Auch die Nachbarstaaten wollen Zugriff auf die Bodenschätze
Die Spannungen zwischen den verschiedenen ruandischen Flüchtlingsgruppen (Hutu und Tutsi) lassen den Ostkongo schon seit drei Jahrzehnten nicht zur Ruhe kommen. Hinzu kommen mehr als hundert örtliche Milizen und Rebellengruppen, die ihr Dasein vor allem dem sagenhaften Bodenschatzreichtum des Ostkongos verdanken – sowie den Bemühungen der Nachbarstaaten (neben Ruanda auch Uganda und Burundi) an diese Schätze heran zu kommen. Mit der richtigen Rebellentruppe am Drücker fällt der Zugriff leichter – Türöffner für Ruanda ist M23, während Uganda seinen Einfluss über die kongolesische Armee geltend macht.

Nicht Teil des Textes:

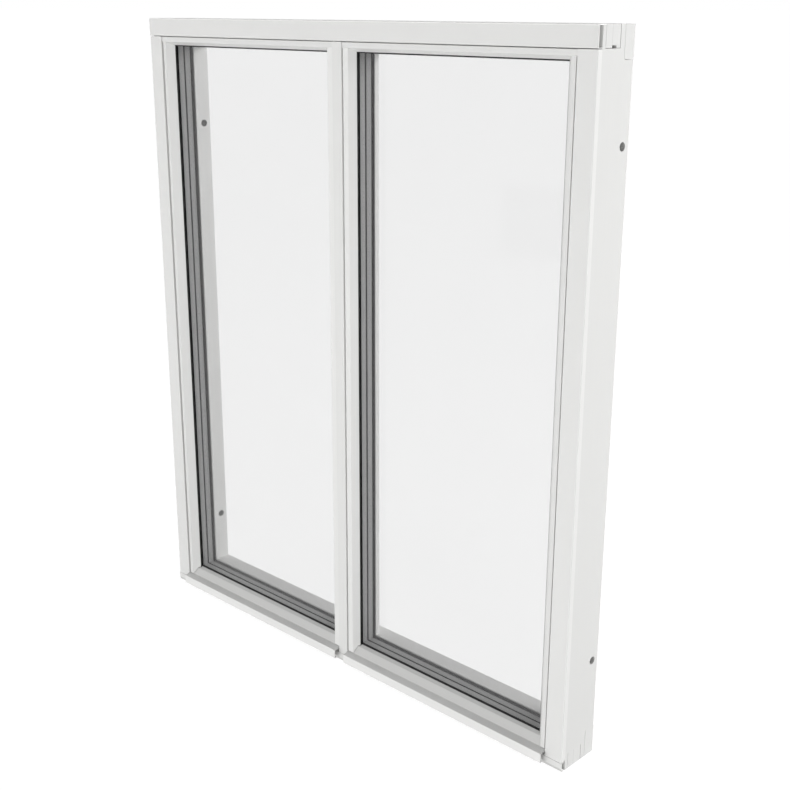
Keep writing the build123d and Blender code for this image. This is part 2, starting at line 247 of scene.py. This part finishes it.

Dem fast 30-jährigen Bürgerkrieg im Ostkongo sollen bereits mehr als fünf Million Menschenleben zum Opfer gefallen sein. Ihn zu beenden hat sich jetzt die „Ostafrikanische Gemeinschaft“ (EAC) zur Aufgabe gesetzt: 1000 kenianische Soldaten wurden bereits in die Kriegsregion entsandt, neben burundischen und ugandischen Truppen in ähnlicher Stärke. Das Mandat der EAC-Soldaten ist robust: Sie sollen nicht nur den Frieden schützen, den es nicht gibt, sondern auch mit Waffengewalt Rebellen-Vorstöße stoppen. Da die kenianischen Soldaten an der Gomas Stadtgrenze stationiert sind, würde ein Angriff der M23-Rebellen auf die Provinzhauptstadt zu einer Konfrontation mit den Kenianern führen: Eine Aussicht, die Ruandas Präsident Kagame nicht gelegen sein kann. Er wird den Rebellen einen Angriff auf Goma vermutlich verbieten: Doch ein Ende des Bürgerkriegs wäre so noch nicht gekommen. Nach den Vorstellungen Kenyattas soll dieser nun bei Friedensgesprächen in der kenianischen Hauptstadt Nairobi ausgehandelt werden: M23 wurde dazu allerdings nicht einmal eingeladen. Kein verheißungsvoller Versuch.